Immediately they took him back, did an EKG and ran scans. The results were consistent with a heart attack. David was suffering from severe heart damage.

“They said my son had profuse heart damage, admitted him overnight and did an ECHO,” Malozzi said. That’s when she informed doctors that the symptoms developed after David’s second Pfizer shot.

She also told them about the study in Israel showing a possible link between the vaccine and myocarditis.

“The doctors began connecting it to the vaccine because I was connecting it to the vaccine,” Mallozzi said. “But here’s the thing — if I hadn’t read that article I would not have connected it to the vaccine.”

Doctors told Mallozzi they’re not sure how long it will take David to recover, but with other viruses that cause myocarditis, patients have to be monitored by a cardiologist for 18 months to two years.

Mallozzi said:

“David is not allowed to exert himself. If he moves around too fast he has chest pain. My son is like an 80-year-old heart patient and he can’t walk. He cannot walk and exert himself because his heart can’t pump enough blood. It cannot keep up with any type of exercise, including walking.

“The slightest exertion will cause chest pain and he is very fatigued most of the time. The doctors said they expect him to get better over time with rest, but for the past week we haven’t noticed any improvement. Maybe it will be easier to see improvement month to month versus week to week. We will hope for that.”

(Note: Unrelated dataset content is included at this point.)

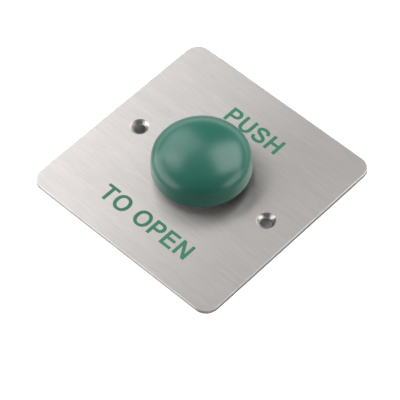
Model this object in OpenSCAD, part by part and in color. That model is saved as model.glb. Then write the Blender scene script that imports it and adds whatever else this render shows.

Mallozzi has a message for other parents questioning whether their child should have a COVID vaccine: “Don’t do it.”

She said:

“It is not worth the risk. Who knows if it’s effective. The Pfizer vaccine is not safe. I’m really concerned about all of the college students going back to campus and these universities mandating vaccines because a young person is not going to think they’re having heart damage.”

David also regrets getting the vaccine — and his doctor told him he cannot get any more COVID vaccines.

Heart problems caused by COVID vaccines aren’t being reported to VAERS

Mallozzi, like many other parents, had a difficult time figuring out how to report her son’s vaccine injury to the Centers for Disease Control and Prevention’s (CDC) Vaccine Adverse Events Reporting System (VAERS).

She said:

“I was assuming it would be reported by the ER doctor who evaluated, diagnosed and admitted my son to the hospital. The hospital receptionist was clueless. The clerk who answered the phone for the records department was clueless, but did eventually say the hospital typically doesn’t report to VAERS.”

The hospital records clerk suggested Mallozzi contact her son’s primary care doctor, but the doctor’s office staff had never heard of VAERS and found no record of David’s case having been reported.

Mallozzi said she was concerned that cases of myocarditis are being under-reported. While her son was being discharged from the hospital, his nurse commented that three other cases of myocarditis were admitted that same day.

“My son’s nurse said she was used to seeing about one patient a year with myocarditis and now, since the COVID vaccines, she is seeing a significant increase in myocarditis patients.”

Mallozzi said:

“VAERS is not working for this particular issue because emergency room physicians don’t typically report and our primary care doctor had never heard of VAERS. My son got his vaccine from Walgreens. Walgreens isn’t following up with him to ask if he has any adverse events and I would have never thought heart damage could come from the vaccine.

“It is frustrating that it is ending up being my responsibility to make sure this report is made.”

The Defender provided Mallozzi with the steps for filing a VAERS report. She was given a temporary VAERS I.D (563354) after filing her report.

In an interview with The Defender, Dr. Hooman Noorchashm, a surgeon, immunologist and patient safety advocate, said, “VAERS is extremely cumbersome and doctors are not required to enter complications into VAERS. If doctors reported adverse events to VAERS, we would have a much more robust system.”

According to the latest data from VAERS, there have been 1,117 cases of myocarditis and pericarditis (heart inflammation) in all age groups reported in the U.S. following COVID vaccination between Dec.14, 2020 and June 11, 2021. Of those, 109 reports occurred in children 12-to-17-years-old with 108 attributed to Pfizer.